INFORMATION SHOWN ▸
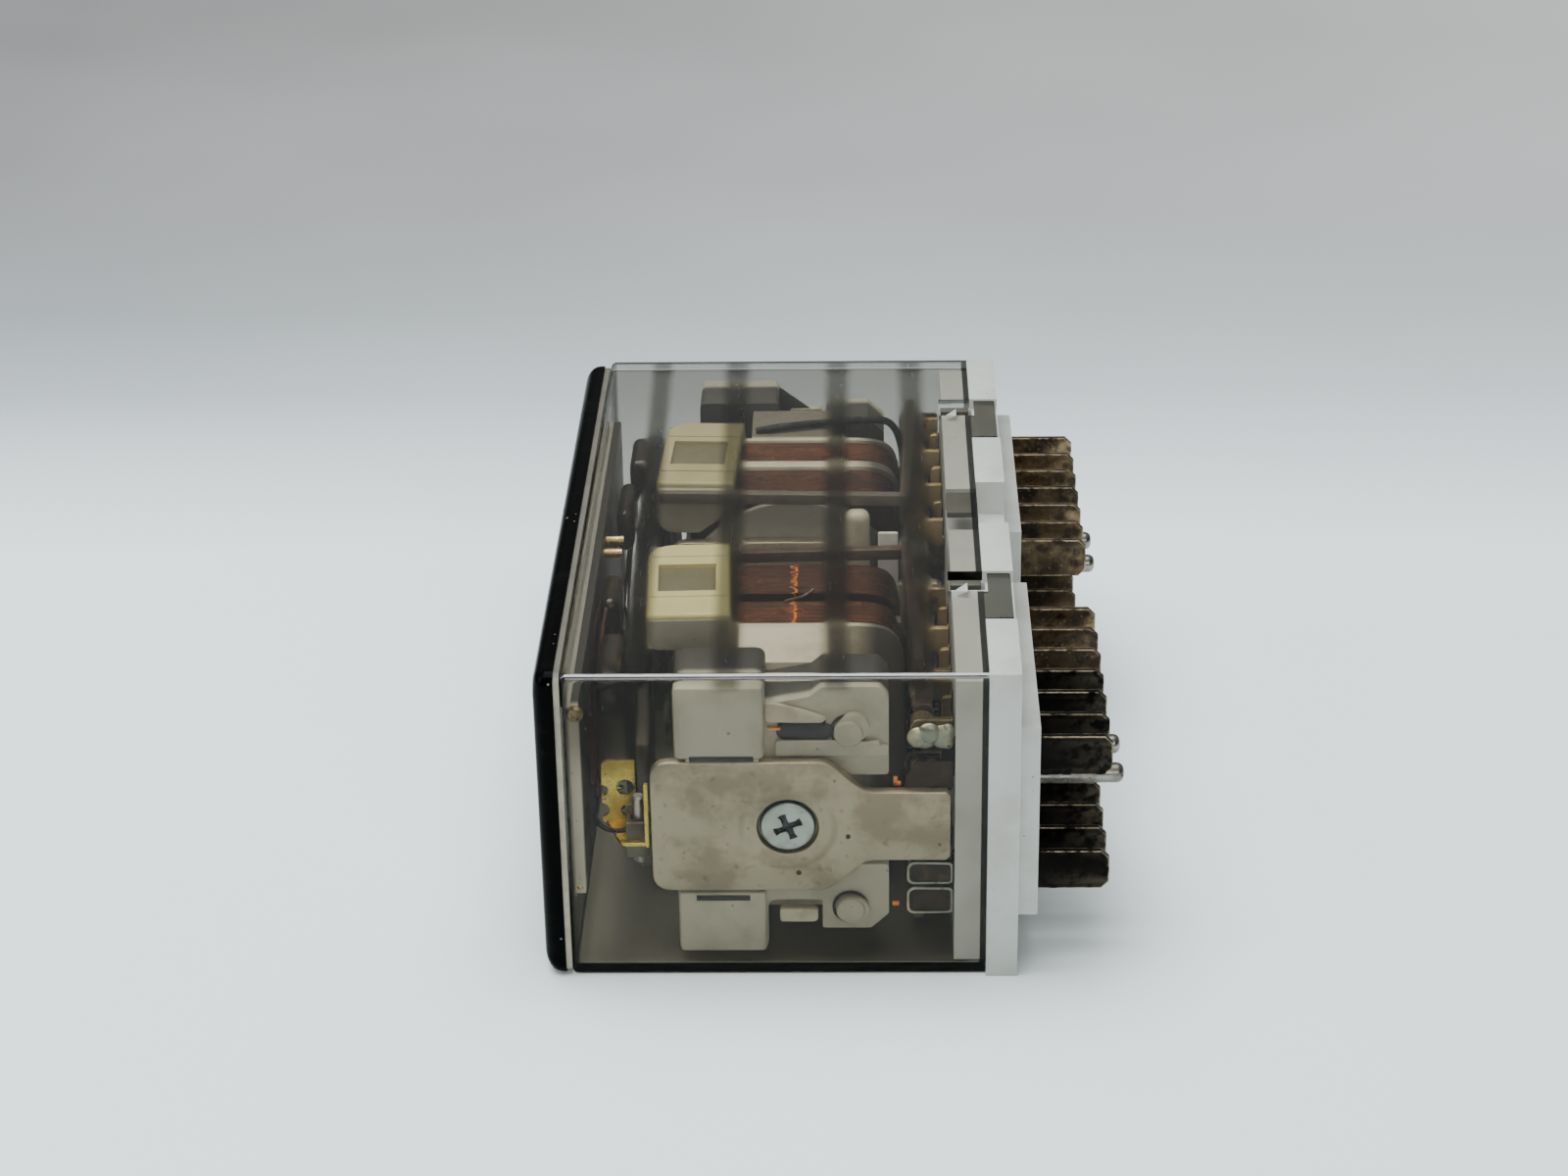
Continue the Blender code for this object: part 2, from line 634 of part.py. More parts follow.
def make_yokes(parent, unit):
    """Outer yoke with its sunk screw hole, and the inner yoke that carries the core."""
    outer = plate(f"outer_yoke_{unit}", [yoke_outline(YOKE_HALF)], YOKE_FRONT, YOKE_BACK, NICKEL, parent)
    axis = (AXIS_X, AXIS_Z)
    cut(outer, rod(f"sink_{unit}", SINK_RADIUS, YOKE_FRONT - 1.0, YOKE_FRONT + SINK_DEPTH, "Y", axis, None,
                   parent, cutter=True, sides=32))
    cut(outer, rod(f"screw_hole_{unit}", SCREW_SHANK + PIN_GAP, YOKE_FRONT, YOKE_BACK + 1.0, "Y", axis, None,
                   parent, cutter=True))
    inner = plate(f"core_and_inner_yoke_{unit}", [yoke_outline(INNER_YOKE_HALF)], INNER_YOKE_FRONT,
                  INNER_YOKE_BACK, NICKEL, parent)
    core = rod(f"core_{unit}", CORE_RADIUS, YOKE_BACK + FIT_GAP, INNER_YOKE_FRONT + 0.8, "Y", axis, None,
               parent, cutter=True, sides=28)
    fuse(inner, core)
    thread_end = YOKE_FRONT + SCREW_LENGTH + 1.0
    cut(inner, rod(f"thread_{unit}", SCREW_SHANK + PIN_GAP, YOKE_BACK - 1.0, thread_end, "Y", axis, None,
                   parent, cutter=True))


def make_core_screw(parent, unit):
    """Cross-head screw, turned from its profile, with the recess cut in its head."""
    screw_end = SCREW_HEAD_HEIGHT - SCREW_LENGTH
    profile = [(0.0, SCREW_HEAD_HEIGHT), (SCREW_HEAD * 0.6, SCREW_HEAD_HEIGHT * 0.95),
               (SCREW_HEAD - 0.25, SCREW_HEAD_HEIGHT * 0.7), (SCREW_HEAD, SCREW_HEAD_HEIGHT * 0.35),
               (SCREW_HEAD, 0.0), (SCREW_SHANK, 0.0), (SCREW_SHANK, screw_end + 0.5),
               (SCREW_SHANK - 0.5, screw_end), (0.0, screw_end)]
    mesh = bpy.data.meshes.new("core_screw")
    build = bmesh.new()
    corners = [build.verts.new((radius * MM, 0.0, height * MM)) for radius, height in profile]
    for first, second in zip(corners, corners[1:]):
        build.edges.new((first, second))
    build.to_mesh(mesh)
    build.free()
    screw = register(f"core_screw_{unit}", mesh, ZINC, parent)
    turn = screw.modifiers.new("turn", "SCREW")
    turn.steps = 28
    turn.render_steps = 28
    turn.use_merge_vertices = True
    turn.merge_threshold = 0.00001
    turn.use_smooth_shade = True
    screw.rotation_euler = (math.pi / 2, 0.0, 0.0)
    screw.location = (AXIS_X * MM, (YOKE_FRONT + SCREW_HEAD_HEIGHT) * MM, AXIS_Z * MM)
    wide, narrow = 1.75, 0.45
    cross = [(wide, narrow), (narrow, narrow), (narrow, wide), (-narrow, wide), (-narrow, narrow),
             (-wide, narrow), (-wide, -narrow), (-narrow, -narrow), (-narrow, -wide), (narrow, -wide),
             (narrow, -narrow), (wide, -narrow)]
    tilt = math.radians(18)
    turned = [(AXIS_X + across * math.cos(tilt) - up * math.sin(tilt),
               AXIS_Z + across * math.sin(tilt) + up * math.cos(tilt)) for across, up in cross]
    cut(screw, plate(f"recess_{unit}", [turned], YOKE_FRONT - 1.0, YOKE_FRONT + 0.6, None, parent,
                     cutter=True))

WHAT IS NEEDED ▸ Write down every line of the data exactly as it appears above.

TASK SOLUTION ▸
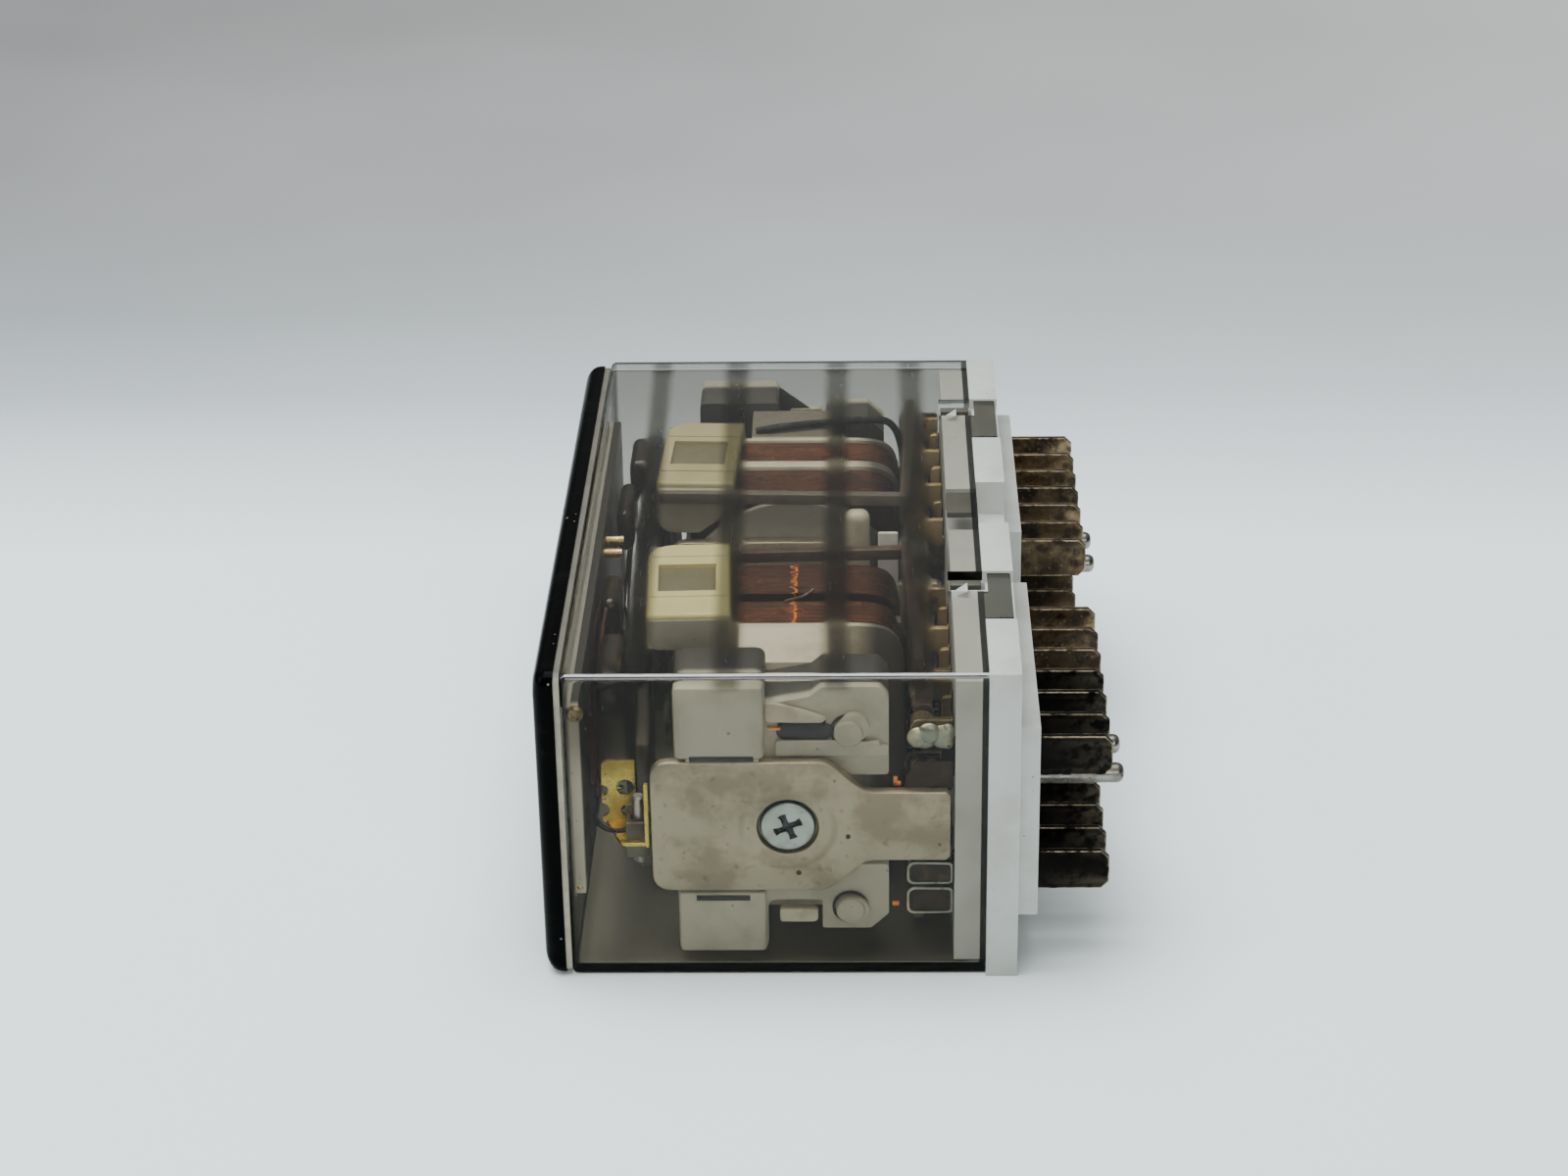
Continue the Blender code for this object: part 2, from line 634 of part.py. More parts follow.
def make_yokes(parent, unit):
    """Outer yoke with its sunk screw hole, and the inner yoke that carries the core."""
    outer = plate(f"outer_yoke_{unit}", [yoke_outline(YOKE_HALF)], YOKE_FRONT, YOKE_BACK, NICKEL, parent)
    axis = (AXIS_X, AXIS_Z)
    cut(outer, rod(f"sink_{unit}", SINK_RADIUS, YOKE_FRONT - 1.0, YOKE_FRONT + SINK_DEPTH, "Y", axis, None,
                   parent, cutter=True, sides=32))
    cut(outer, rod(f"screw_hole_{unit}", SCREW_SHANK + PIN_GAP, YOKE_FRONT, YOKE_BACK + 1.0, "Y", axis, None,
                   parent, cutter=True))
    inner = plate(f"core_and_inner_yoke_{unit}", [yoke_outline(INNER_YOKE_HALF)], INNER_YOKE_FRONT,
                  INNER_YOKE_BACK, NICKEL, parent)
    core = rod(f"core_{unit}", CORE_RADIUS, YOKE_BACK + FIT_GAP, INNER_YOKE_FRONT + 0.8, "Y", axis, None,
               parent, cutter=True, sides=28)
    fuse(inner, core)
    thread_end = YOKE_FRONT + SCREW_LENGTH + 1.0
    cut(inner, rod(f"thread_{unit}", SCREW_SHANK + PIN_GAP, YOKE_BACK - 1.0, thread_end, "Y", axis, None,
                   parent, cutter=True))


def make_core_screw(parent, unit):
    """Cross-head screw, turned from its profile, with the recess cut in its head."""
    screw_end = SCREW_HEAD_HEIGHT - SCREW_LENGTH
    profile = [(0.0, SCREW_HEAD_HEIGHT), (SCREW_HEAD * 0.6, SCREW_HEAD_HEIGHT * 0.95),
               (SCREW_HEAD - 0.25, SCREW_HEAD_HEIGHT * 0.7), (SCREW_HEAD, SCREW_HEAD_HEIGHT * 0.35),
               (SCREW_HEAD, 0.0), (SCREW_SHANK, 0.0), (SCREW_SHANK, screw_end + 0.5),
               (SCREW_SHANK - 0.5, screw_end), (0.0, screw_end)]
    mesh = bpy.data.meshes.new("core_screw")
    build = bmesh.new()
    corners = [build.verts.new((radius * MM, 0.0, height * MM)) for radius, height in profile]
    for first, second in zip(corners, corners[1:]):
        build.edges.new((first, second))
    build.to_mesh(mesh)
    build.free()
    screw = register(f"core_screw_{unit}", mesh, ZINC, parent)
    turn = screw.modifiers.new("turn", "SCREW")
    turn.steps = 28
    turn.render_steps = 28
    turn.use_merge_vertices = True
    turn.merge_threshold = 0.00001
    turn.use_smooth_shade = True
    screw.rotation_euler = (math.pi / 2, 0.0, 0.0)
    screw.location = (AXIS_X * MM, (YOKE_FRONT + SCREW_HEAD_HEIGHT) * MM, AXIS_Z * MM)
    wide, narrow = 1.75, 0.45
    cross = [(wide, narrow), (narrow, narrow), (narrow, wide), (-narrow, wide), (-narrow, narrow),
             (-wide, narrow), (-wide, -narrow), (-narrow, -narrow), (-narrow, -wide), (narrow, -wide),
             (narrow, -narrow), (wide, -narrow)]
    tilt = math.radians(18)
    turned = [(AXIS_X + across * math.cos(tilt) - up * math.sin(tilt),
               AXIS_Z + across * math.sin(tilt) + up * math.cos(tilt)) for across, up in cross]
    cut(screw, plate(f"recess_{unit}", [turned], YOKE_FRONT - 1.0, YOKE_FRONT + 0.6, None, parent,
                     cutter=True))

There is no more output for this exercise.